>I would like to draw attention on a phenomenon I noticed lately. That I noticed it lately doesn’t go to say that it’s a recent thing. I am talking about Cypriot blogs. Cyprus is a funny place. Its people (both Greek and Turkish speakers) speak their own varieties of those languages. The Greek Cypriot variety has distinctive differences from standard Greek, such as different phonology, different syntax and different vocabulary (enriched with elements of archaic Greek, French, Italian, Provençal, Arabic, Turkish, Catalan and English). This is a natural consequence of the language evolving through centuries of particular historical and cultural influences. There is a whole big argument as to whether the Cypriot variety is a dialect or a language, with many opinions flying back and forth. The main difference between the Cypriot and the standard Greek is that standard Greek speakers do not understand the spoken Cypriot.
Decades of Greek nationalism on the island rendered the spoken Cypriot Greek an ‘unnecessary’ element in the minds (and policies) of all those who wanted to highlight unity with motherland Greece. Therefore the local spoken language/dialect was deliberately neglected and downgraded (often considered a lesser quality, peasant language) in favour of the standard, Athenian Greek. This in turn has caused a number of issues: the fact that Athenian Greek is an artificially planted language to serve political purposes meant that very few people actually speak it correctly. Let’s face it: you grow up, speak Cypriot at home and then you go to school and you are expected to adopt an Athenian way of speaking and writing. It would be the equivalent of asking British people to adopt a mixture of Latin and Germanic proto-languages in order to sound ‘authentic’ and not regional. The Brits would promptly give you the two finger sign (and not the victory one-although I know people whose parents told them off for speaking Geordie) The Cypriot phenomenon created a diachronic inferiority complex for the Cypriots who go through various levels of brainwashing in their lifetime in order to ensure ‘national unity’ and all the rest of it. So far the Cypriot variety was restricted to literature and comedy sketches with a distinctive ‘rural’ theme. That is to say that the Cypriot was a language restricted to the countryside, a ‘peasant’ thing, unfit for modern people who live in cities and drive cars. All our education, media, government language, services etc etc are in this forced Atheno-Cypriot garb, a weird mixture to say the least.

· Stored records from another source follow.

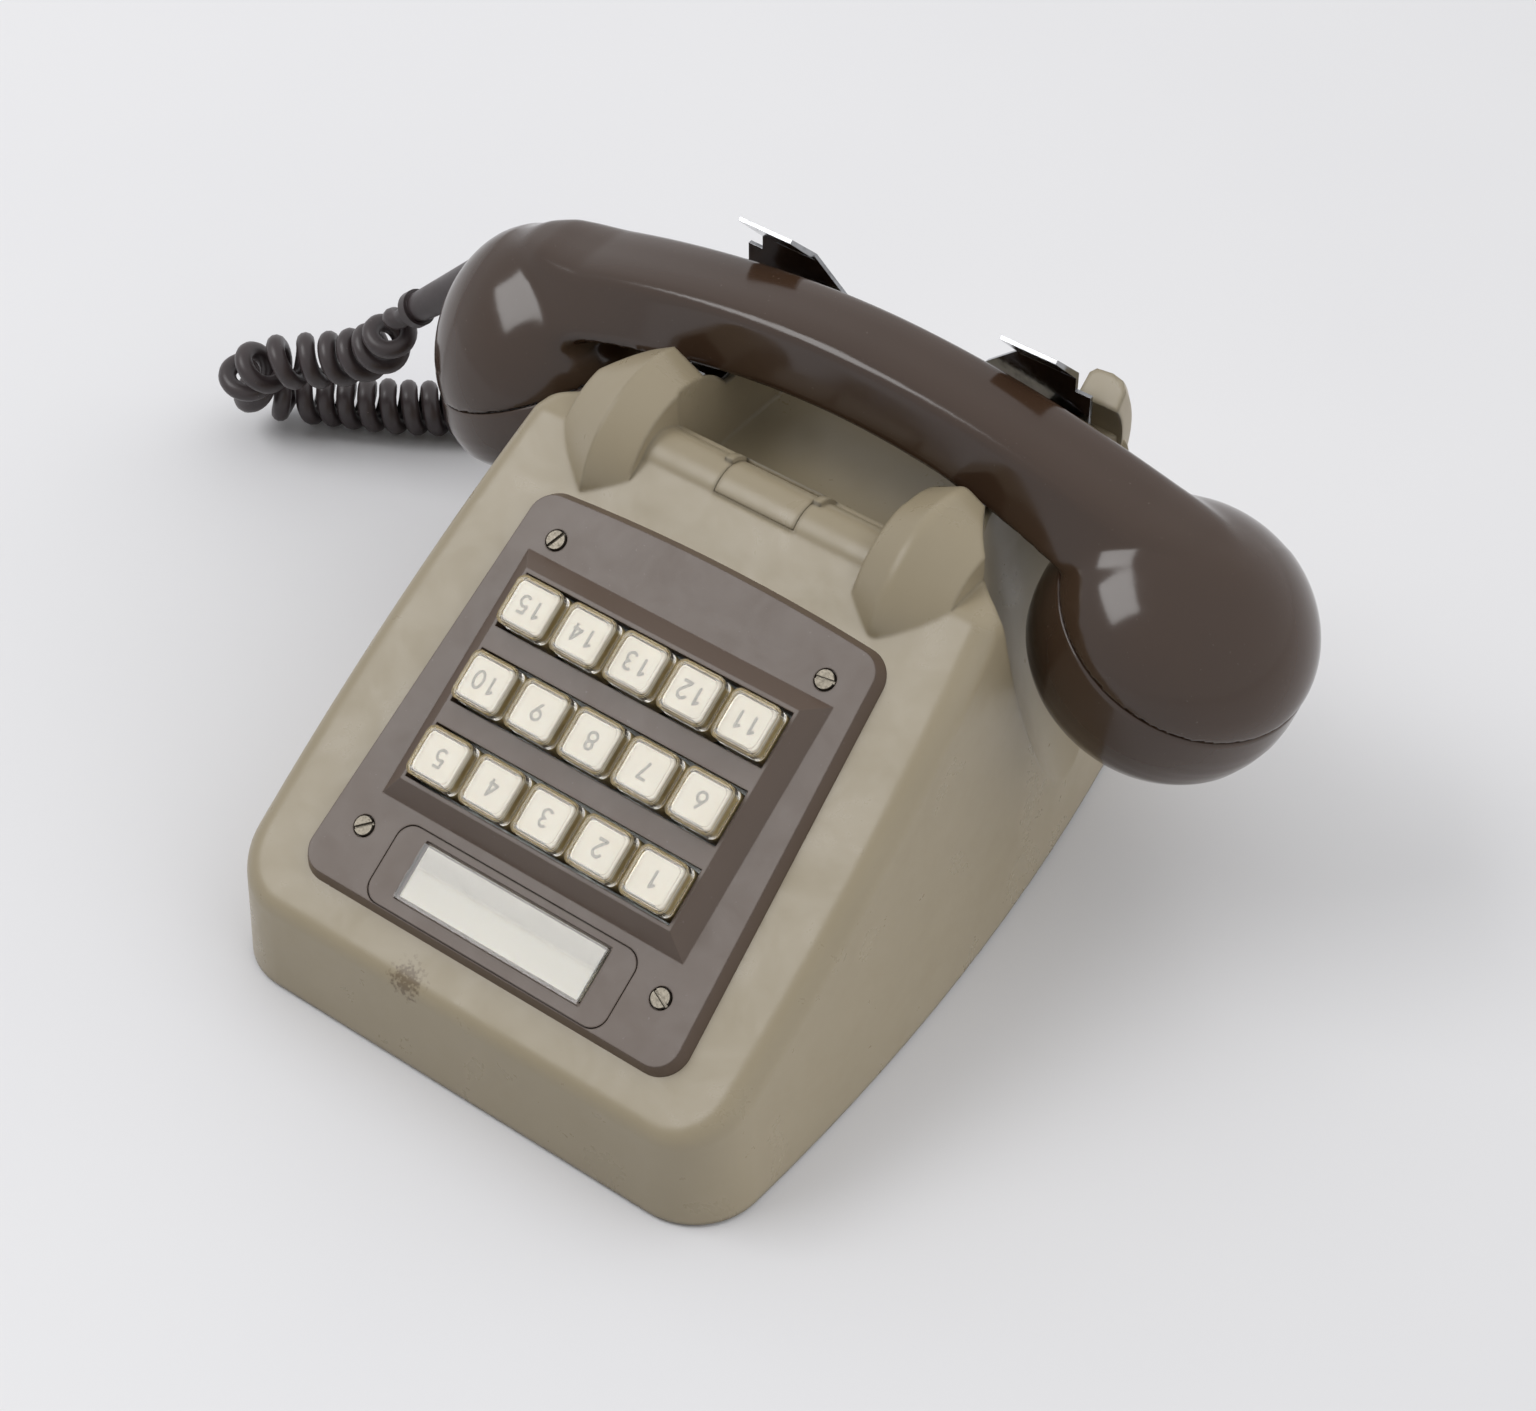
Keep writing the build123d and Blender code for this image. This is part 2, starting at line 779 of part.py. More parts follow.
# Contact leaves, one bent strip under each stem
with BuildPart() as contact_springs:
    with BuildSketch(deck.offset(leaf_level - contact_leaf_thickness)):
        with GridLocations(key_pitch, row_pitch, key_columns, key_rows):
            Rectangle(contact_leaf_width, contact_leaf_length)
    extrude(amount=contact_leaf_thickness)
    foot_shift = (contact_leaf_length - contact_leaf_thickness) / 2
    with BuildSketch(deck.offset(contact_level)):
        with Locations((0, -foot_shift)):
            with GridLocations(key_pitch, row_pitch, key_columns, key_rows):
                Rectangle(contact_leaf_width, contact_leaf_thickness)
    extrude(amount=contact_leaf_rise)
contact_springs.part.label = "contact_springs"
export_step(contact_springs.part, "parts/contact_springs.step")


def hook_profile(side):
    """One chromed hook: strip, back plate, overhanging lip and arm."""
    strip_level = top_height + hook_clearance
    tab_y = from_front(saddle_start + hook_tab_gap)
    plate_y = from_front(hook_plate_from_front)
    lip_y = plate_y - hook_flange_reach
    lip_height = hook_plate_top + hook_flange_reach
    arm_y = from_front(shaft_from_front)
    strip_middle = (hook_strip_inner_x + hook_strip_outer_x) / 2
    with BuildPart() as hook:
        # Strip under the handle, with its front tab
        with BuildSketch(Plane.YZ.offset(side * strip_middle)):
            with BuildLine():
                Polyline(
                    (tab_y, strip_level + hook_front_tab),
                    (tab_y, strip_level),
                    (plate_y + hook_sheet / 2, strip_level),
                    (plate_y + hook_sheet / 2, strip_level + hook_sheet),
                    (tab_y + hook_sheet, strip_level + hook_sheet),
                    (tab_y + hook_sheet, strip_level + hook_front_tab),
                    close=True,
                )
            make_face()
        extrude(amount=(hook_strip_outer_x - hook_strip_inner_x) / 2, both=True)
        # Back plate with its stepped and slanted edges
        with BuildSketch(Plane.XZ.offset(-plate_y)):
            with BuildLine():
                Polyline(
                    (side * hook_strip_inner_x, strip_level),
                    (side * hook_slant_x, hook_slant_height - 4),
                    (side * hook_slant_x, hook_slant_height),
                    (side * hook_plate_inner_x, hook_plate_top),
                    (side * hook_step_x, hook_plate_top),
                    (side * hook_step_x, hook_step_height),
                    (side * hook_plate_outer_x, hook_step_height),
                    (side * hook_plate_outer_x, strip_level + 6),
                    (side * hook_strip_outer_x, strip_level),
                    close=True,
                )
            make_face()
        extrude(amount=hook_sheet / 2, both=True)
        # Lip over the handle
        lip_middle = (hook_plate_inner_x + hook_step_x) / 2
        slant = hook_sheet / sqrt(2)
        with BuildSketch(Plane.YZ.offset(side * lip_middle)):
            with BuildLine():
                Polyline(
                    (plate_y + hook_sheet / 2, hook_plate_top - hook_sheet),
                    (plate_y + hook_sheet / 2, hook_plate_top),
                    (lip_y + slant, lip_height),
                    (lip_y, lip_height - slant),
                    (plate_y - hook_sheet / 2, hook_plate_top - hook_sheet),
                    close=True,
                )
            make_face()
        extrude(amount=(hook_step_x - hook_plate_inner_x) / 2, both=True)
        # Arm down to the shaft
        eye = shaft_radius + 2.2
        with BuildSketch(Plane.YZ.offset(side * (hook_arm_x + hook_arm_sheet / 2))):
            with BuildLine():
                Polyline(
                    (plate_y - 9, strip_level),
                    (plate_y + hook_sheet / 2, strip_level),
                    (arm_y + eye * 0.7, shaft_height + eye * 0.7),
                    (arm_y - eye * 0.7, shaft_height - eye * 0.7),
                    close=True,
                )
            make_face()
            with Locations((arm_y, shaft_height)):
                Circle(eye)
        extrude(amount=hook_arm_sheet / 2, both=True)
        with BuildSketch(Plane.YZ.offset(side * hook_arm_x - side * hook_arm_sheet)):
            with Locations((arm_y, shaft_height)):
                Circle(shaft_radius)
        extrude(amount=side * 4 * hook_arm_sheet, mode=Mode.SUBTRACT)
    return hook.part


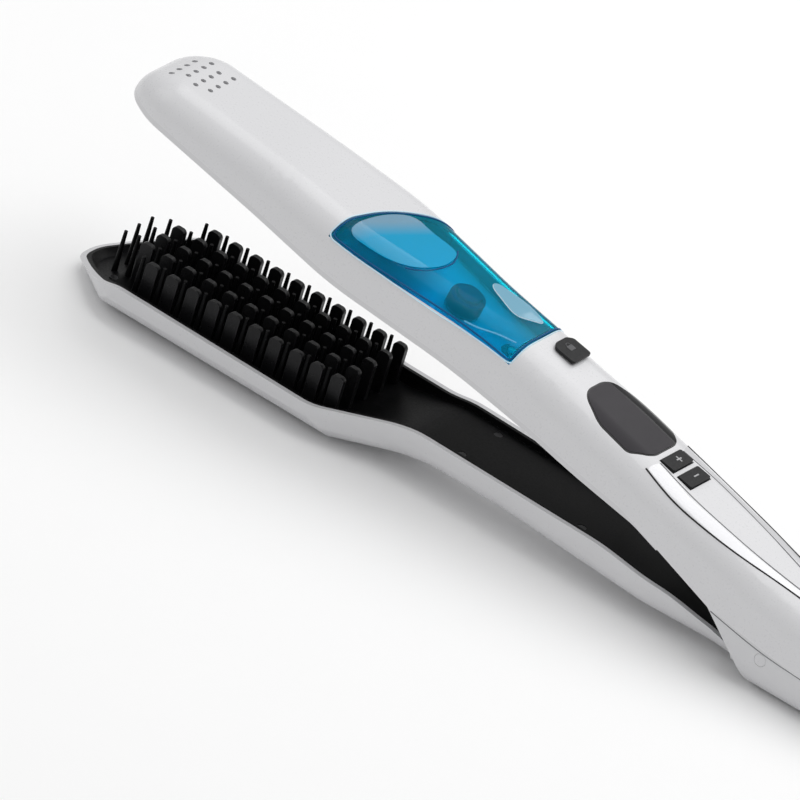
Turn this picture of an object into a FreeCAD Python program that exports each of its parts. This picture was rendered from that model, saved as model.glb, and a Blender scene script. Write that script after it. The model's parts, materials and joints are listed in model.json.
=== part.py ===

Until now. You see, blogs have given people the freedom to express themselves in their mother’s tongue rather than some pretentious and unnatural ‘AthenoNicosian’ hybrid that just sounds irritating. The same way it would sound irritating if all Athenians all of a sudden decided to speak Cypriot. Cypriot bloggers have taken to writing in Cypriot, showing to all those who consider it inferior that it can actually be used in real life, for real situations that don’t just involve tending to your goats or setting up arranged marriages between Vladimiros Kafkarides’ daughter and Nana Georgiou’s son. All blessed by Andreas Moustras playing the priest. And there are many brilliant examples of Cypriot blogs. Here are but a few of them:
This shows the strength of blogs. Anyone can write. Anyone can say anything. In any language they please. It is a sign of the times when the new president openly speaks the local ‘peasant’ language rather than something he can’t speak very well anyway.
I am unaware of a similar Turkish Cypriot phenomenon, but I would bet it exists. This is not a political statement. Let’s just say that it’s natural to speak and write the language you learn at home, from birth. That way you can express yourself fully, without sounding contrived. How can people think that that’s inferior? It just makes sense. If you think your mother tongue is inferior, you are definitely suffering from inferiority complex and delusions of grandeur. Grow up.